In embodiments, the rotary drill bit can have four cutting discs. In addition, each cutting disc can be equipped with as little as one and up to 100 cutting inserts.

In embodiments, the cutting discs can be presented in an overlapping pattern. The cutting discs simultaneously rotate while drilling thereby enabling the cutting inserts to bore into a subterranean formation. In the overlapping pattern for four cutting discs, a second cutting disc extends partially over the first cutting disc at a right angle.

A third cutting disc extends partially over the second cutting disc at a right angle, but does not extend over the first cutting disc. A fourth cutting disc extends partially over the third cutting disc at a right angle, but does not extend over the second cutting disc. This method of overlapping the cutting discs allow the working surface and the cutting inserts of all cutting discs to be presented to the borehole in an orientation radial to the axis of rotation of the rotary drill bit.

In embodiments, the drill bit head can comprise four cutting discs aligned in a cross configuration with a centerline of each cutting disc aligned radially from a center of a rotary drill bit body.

In embodiments, the rotary drill bit 10 can include the reinforcing plate 72 with a borehole mounted to the drill bit head 12 opposite the cutting discs for engaging a conveyance and for connecting to all support structures on a side opposite the conveyance.

FIG. 3 and FIG. 4 depict various embodiments of the cutting inserts and cutting discs.

The cutting inserts can be composed of polycrystalline diamond material, tungsten carbide or another comparable material.

The cutting discs can be composed of a tungsten carbide granule and metallic binder matrix material or of alloy steel or of any other comparable material.

In FIG. 3, cutting inserts 30 (see detailed view of A-A in FIG. 5) can be affixed to cutting disc 22 with a projection, which extends past the cutting disc edge 24. The working surface 14 is the top surface of the cutting disc 22 and serves as a plane to which the cutting front rake angle and the cutting side rake angle are measured. The shaft on which the cutting disc rotates is fitted through a hole 80, which can be located in the center of the cutting disc.

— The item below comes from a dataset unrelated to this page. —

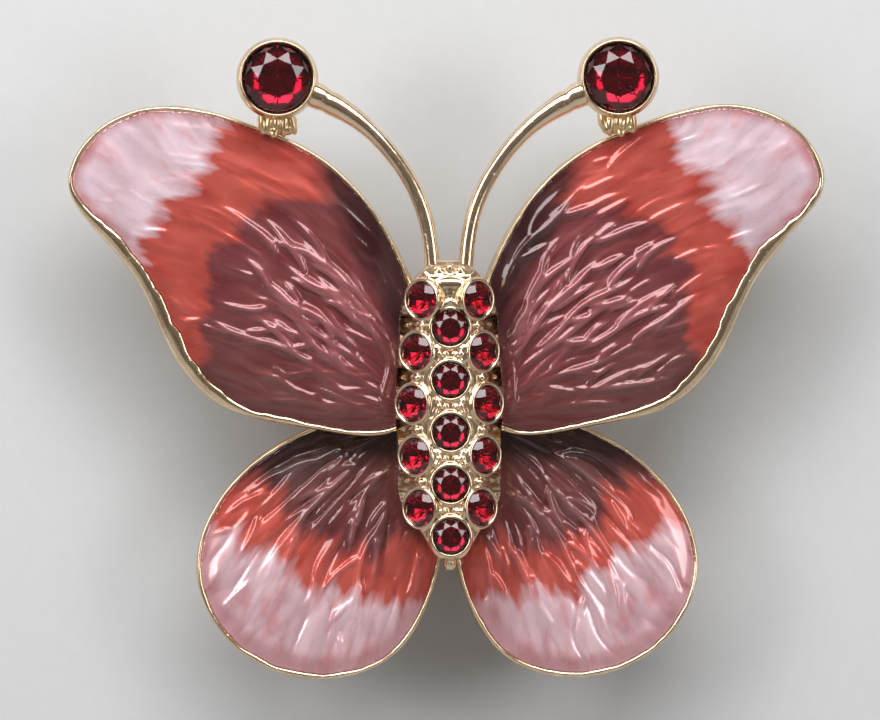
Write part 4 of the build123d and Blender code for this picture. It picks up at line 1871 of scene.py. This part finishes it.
def open_curve(corners: np.ndarray, per_span: int) -> np.ndarray:
    """Smooth open curve through corners, by natural cubic spans.

    Args:
        corners: points that the curve passes through.
        per_span: samples from each corner to the next.

    Returns:
        The curve's points.
    """
    step = np.linalg.norm(np.diff(corners, axis=0), axis=1)
    count = len(corners)
    matrix = np.eye(count)
    right = np.zeros_like(corners)
    slope = np.diff(corners, axis=0) / step[:, None]
    for i in range(1, count - 1):
        matrix[i, i - 1 : i + 2] = (step[i - 1], 2 * (step[i - 1] + step[i]), step[i])
        right[i] = 6 * (slope[i] - slope[i - 1])
    bend = np.linalg.solve(matrix, right)
    found = []
    for i, h in enumerate(step):
        for t in np.arange(per_span) / per_span:
            a, b = 1 - t, t
            lift = ((a**3 - a) * bend[i] + (b**3 - b) * bend[i + 1]) * h**2 / 6
            found.append(a * corners[i] + b * corners[i + 1] + lift)
    found.append(corners[-1])
    return np.array(found)


def tube(line: np.ndarray, radius: np.ndarray, section: int) -> tuple[np.ndarray, Faces]:
    """Closed tube along a line.

    Args:
        line: points of the middle line.
        radius: radius at each point.
        section: faces round the tube.

    Returns:
        Points and faces.
    """
    points, faces = [], []
    tangent = np.gradient(line, axis=0)
    tangent /= np.linalg.norm(tangent, axis=1)[:, None]
    across = np.cross(tangent, (0, 0, 1.0))
    across /= np.linalg.norm(across, axis=1)[:, None]
    up = np.cross(across, tangent)
    for at, r, a, u in zip(line, radius, across, up):
        for k in range(section):
            angle = 2 * math.pi * k / section
            points.append(at + r * (math.cos(angle) * a + math.sin(angle) * u))
    for i in range(len(line) - 1):
        for k in range(section):
            n = (k + 1) % section
            faces.append((i * section + k, i * section + n, (i + 1) * section + n, (i + 1) * section + k))
    last = (len(line) - 1) * section
    faces.append(tuple(reversed(range(section))))
    faces.append(tuple(last + k for k in range(section)))
    return np.array(points), faces


@dataclass
class Findings:
    """Hinge, pin and catch on the back: the CAD shapes with softened edges."""

    bevel: float = 0.07
    bevel_steps: int = 3
    flat_angle: float = 2.0
    edge_angle: float = 40.0

    def softened(self, node: str, finish: MetalFinish, slot: str) -> None:
        """Copy a CAD node, round its edges and let the copy stand for it.

        Args:
            node: the CAD node's name.
            finish: its finish.
            slot: the record's slot.
        """
        source = frame["nodes"][node]
        shape = bmesh.new()
        shape.from_mesh(source.data)
        bmesh.ops.remove_doubles(shape, verts=shape.verts, dist=0.001 * MM)
        bmesh.ops.dissolve_limit(
            shape, angle_limit=math.radians(self.flat_angle), verts=shape.verts, edges=shape.edges
        )
        piece = from_bmesh(f"{node}_finished", shape)
        rounding = piece.modifiers.new("rounding", "BEVEL")
        rounding.width = self.bevel * MM
        rounding.segments = self.bevel_steps
        rounding.limit_method = "ANGLE"
        rounding.angle_limit = math.radians(self.edge_angle)
        apply_modifiers(piece)
        settle(piece, finish, slot, source["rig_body"], node)

    def build(self) -> None:
        """Make and dress each finding."""
        self.softened("hinge_bracket", GOLD_CAST, "gold_plate")
        self.softened("hinge_rivet", GOLD_WIRE, "pin_metal")
        self.softened("pin_stem", PIN_METAL, "pin_metal")
        self.softened("catch_housing", GOLD_CAST, "gold_plate")
        self.softened("catch_roller", GOLD_WIRE, "gold_plate")


# ---------------------------------------------------------------------------------------------
# Studio
# ---------------------------------------------------------------------------------------------


@dataclass
class Studio:
    """Pale card behind the brooch, a pale floor, soft lights and the camera."""

    distance: float = 0.4
    yaw: float = -2.3
    pitch: float = 2.0
    roll: float = -0.2
    view_width: float = 0.0632
    centre: Place = (-0.0006, -0.005, -0.0013)
    card_half: float = 0.6
    card_y: float = 0.0034
    floor_half: float = 1.5
    floor_z: float = -0.16
    floor_glow: float = 0.34
    surroundings: float = 0.2
    daylight: Color = (0.97, 0.985, 1.0)

    def card(self) -> None:
        """Upright card that shows only its face."""
        size, y = self.card_half, self.card_y
        points = np.array([(-size, y, -size), (size, y, -size), (size, y, size), (-size, y, size)])
        card = make_object("card", points, [(0, 1, 2, 3)])
        material, t, shader = start_material("card_paper")
        grain = t.noise(t.place(), scale=900.0, detail=5.0, roughness=0.6)
        t.feed(shader.inputs["Base Color"], t.mix(grain, (0.535, 0.535, 0.535, 1), (0.575, 0.575, 0.575, 1)))
        shader.inputs["Roughness"].default_value = 0.9
        clear = t.add("ShaderNodeBsdfTransparent")
        light = t.add("ShaderNodeLightPath")
        back = t.add("ShaderNodeNewGeometry").outputs["Backfacing"]
        hidden = t.math("MULTIPLY", back, light.outputs["Is Camera Ray"])
        share = t.math("MAXIMUM", hidden, t.math("MULTIPLY", back, light.outputs["Is Shadow Ray"]))
        mixed = t.add("ShaderNodeMixShader", {0: share, 1: shader.outputs[0], 2: clear.outputs[0]})
        output = [n for n in material.node_tree.nodes if n.type == "OUTPUT_MATERIAL"][0]
        t.feed(output.inputs["Surface"], mixed.outputs[0])
        card.data.materials.append(material)
        card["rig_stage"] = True

    def floor(self) -> None:
        """Plain pale floor well below the brooch."""
        size, z = self.floor_half, self.floor_z
        points = np.array([(-size, -size, z), (size, -size, z), (size, size, z), (-size, size, z)])
        floor = make_object("floor", points, [(0, 1, 2, 3)])
        material, t, shader = start_material("floor_paint")
        grain = t.noise(t.place(), scale=300.0, detail=4.0, roughness=0.6)
        t.feed(shader.inputs["Base Color"], t.mix(grain, (0.42, 0.42, 0.42, 1), (0.46, 0.46, 0.455, 1)))
        shader.inputs["Roughness"].default_value = 0.85
        shader.inputs["Emission Color"].default_value = (0.9, 0.9, 0.9, 1)
        seen = t.add("ShaderNodeLightPath").outputs["Is Camera Ray"]
        t.feed(shader.inputs["Emission Strength"], t.math("MULTIPLY", seen, self.floor_glow))
        floor.data.materials.append(material)
        floor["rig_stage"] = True

    def lamp(
        self, name: str, at: Sequence[float], size: Point, power: float, color: Sequence[float] = (1, 1, 1)
    ) -> None:
        """Soft rectangular light that looks at the brooch.

        Args:
            name: the light's name.
            at: its place, in metres.
            size: width and height, in metres.
            power: in watts.
            color: its colour.
        """
        data = bpy.data.lights.new(name, "AREA")
        data.shape = "RECTANGLE"
        data.size, data.size_y = size
        data.energy = power
        data.color = color
        lamp = bpy.data.objects.new(name, data)
        bpy.context.scene.collection.objects.link(lamp)
        lamp.location = at
        lamp.rotation_euler = (Vector(self.centre) - Vector(at)).to_track_quat("-Z", "Y").to_euler()

    def world(self) -> None:
        """Even, dim surroundings that look pale to the camera."""
        world = bpy.data.worlds.new("studio")
        bpy.context.scene.world = world
        world.use_nodes = True
        t = Tree(world.node_tree)
        dim = world.node_tree.nodes["Background"]
        dim.inputs[0].default_value = (0.82, 0.75, 0.70, 1)
        dim.inputs[1].default_value = self.surroundings
        pale = t.add("ShaderNodeBackground", {"Color": (0.62, 0.62, 0.62, 1)})
        seen = t.add("ShaderNodeLightPath").outputs["Is Camera Ray"]
        mixed = t.add("ShaderNodeMixShader", {0: seen, 1: dim.outputs[0], 2: pale.outputs[0]})
        t.feed(world.node_tree.nodes["World Output"].inputs[0], mixed.outputs[0])
        bpy.context.scene.view_settings.view_transform = "Standard"

    def camera(self) -> None:
        """Camera nearly square on to the face, a little from above and from the left."""
        data = bpy.data.cameras.new("camera")
        data.sensor_width = 36.0
        data.lens = data.sensor_width * self.distance / self.view_width
        data.clip_start = 0.01
        camera = bpy.data.objects.new("camera", data)
        bpy.context.scene.collection.objects.link(camera)
        yaw, pitch = math.radians(self.yaw), math.radians(self.pitch)
        away = Vector((math.sin(yaw) * math.cos(pitch), -math.cos(yaw) * math.cos(pitch), math.sin(pitch)))
        target = Vector(self.centre)
        camera.location = target + away * self.distance
        facing = (-away).to_track_quat("-Z", "Y").to_matrix().to_4x4()
        spin = Matrix.Rotation(math.radians(self.roll), 4, "Z")
        camera.matrix_world = Matrix.Translation(camera.location) @ facing @ spin
        bpy.context.scene.camera = camera

    def build(self) -> None:
        """Set the stage, the lights and the camera."""
        self.card()
        self.floor()
        self.world()
        self.lamp("key_light", (-0.01, -0.16, 0.215), (0.34, 0.12), 0.98, self.daylight)
        self.lamp("left_light", (-0.30, -0.24, 0.12), (0.12, 0.26), 0.72, self.daylight)
        self.lamp("right_light", (0.34, -0.28, 0.06), (0.12, 0.26), 0.55, self.daylight)
        self.lamp("back_light", (0.15, 0.40, 0.30), (0.4, 0.3), 3.0)
        self.camera()


def main() -> None:
    """Build every piece of the brooch and the studio round it."""
    logging.basicConfig(level=logging.INFO, format="%(name)s: %(message)s")
    Studio().build()
    for side in Side:
        upper_wing(side).build()
        lower_wing(side).build()
        Antenna(side).build()
    BodyCasting().build()
    Findings().build()
    boxes = {"cad": CAD_BOX, "visual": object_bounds()}
    {name: [list(corner) for corner in box] for name, box in boxes.items()}


if __name__ == "__main__":
    main()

By using the style of cutting disc depicted in FIG. 3, the cutting action of the rotary drill bit would most closely resemble that of a traditional PDC drill bit because the cutting action results from the shearing action of the rotary drill bit cutting inserts 30 as it rotates.

In FIG. 4, a cutting disc 22 similar to that in FIG. 3 is depicted. In FIG. 4, compression cutting inserts 31 are included. These compression cutting inserts 31 can be mounted into the cutting disc edge 24 and protrude from the cutting disc edge 24 by the same projection as the cutting inserts 30.

The working surface 14 is the top surface of the cutting disc 22 and serves as a plane to which the cutting front rake angle and the cutting side rake angle are measured. The shaft on which the cutting disc rotates is fitted through a hole 80, which can be located in the center of the cutting disc.

The style of cutting disc depicted in FIG. 4 represents the hybrid cutting action of both roller cone bits and PDC bits. The shearing action of the cutting inserts 30, created by the rotation of rotary drill bit, is similar to the cutting action of a PDC bit. The crushing or pulverizing action of the compression cutting inserts 31, created by both the rotation of and the weight on the rotary drill bit resembles that of a roller cone bit.

Each cutting insert 30 extends from the cutting disc 22 in a projection 32, shown in FIG. 6, at a cutting insert side rake angle, which can be up to 45 degrees in either direction to form the cutting insert side rake and at a cutting insert front rake angle from 0 degrees to 45 degrees. A positive or negative front rake angle can be used in conjunction with the side rake angle to facilitate slow rotation of the cutting discs. Rotation of the cutting disc allows all cutting inserts to cut the bottom of the borehole.

In embodiments, the cutting inserts can take on any shape and are not necessarily circular as they are depicted in the Figures.

FIG. 5 and FIG. 6 depict the cutting inserts, shown as A-A in. FIG. 3, according to one or more embodiments in perspective and cross section views respectively.

In FIG. 5, the cutting insert 30 is located on the cutting disc edge 24 at a cutting insert side rake angle 33 away from the working surface 14. The cutting insert side rake angle 33 can vary up to about 45 degrees in either direction. Each cutting insert 30 on a cutting disc can have the same cutting insert rake angle or the cutting insert rake angle can vary from one cutting insert to the next. If the cutting insert rake angles vary, the cutting insert rake angles can vary in discernable pattern or not.

The cutting insert side rake angle 33 is defined as the angle that the plane of the cutting insert is inclined with respect to the plane of the working surface as measured tangentially to the working surface.

In FIG. 6, the cutting insert 30 is located on the cutting disc edge 24 at a projection length 32 away from the cutting disc edge 24 and the working surface 14. The projection length 32 can vary from 0 percent to 50 percent of the width of the cutting insert 30. Each cutting insert 30 on the cutting disc can have the same projection length 32 or the projection lengths can vary from one cutting insert 30 to the next. If the projection lengths 32 vary, the projection lengths 32 can vary in discernable pattern or not.

While these embodiments have been described with emphasis on the embodiments, it should be understood that within the scope of the appended claims, the embodiments might be practiced other than as specifically described herein.

Additionally, the projection can provide a relief space 101 between a cutting disc edge 24, and the subterranean formation being drilled.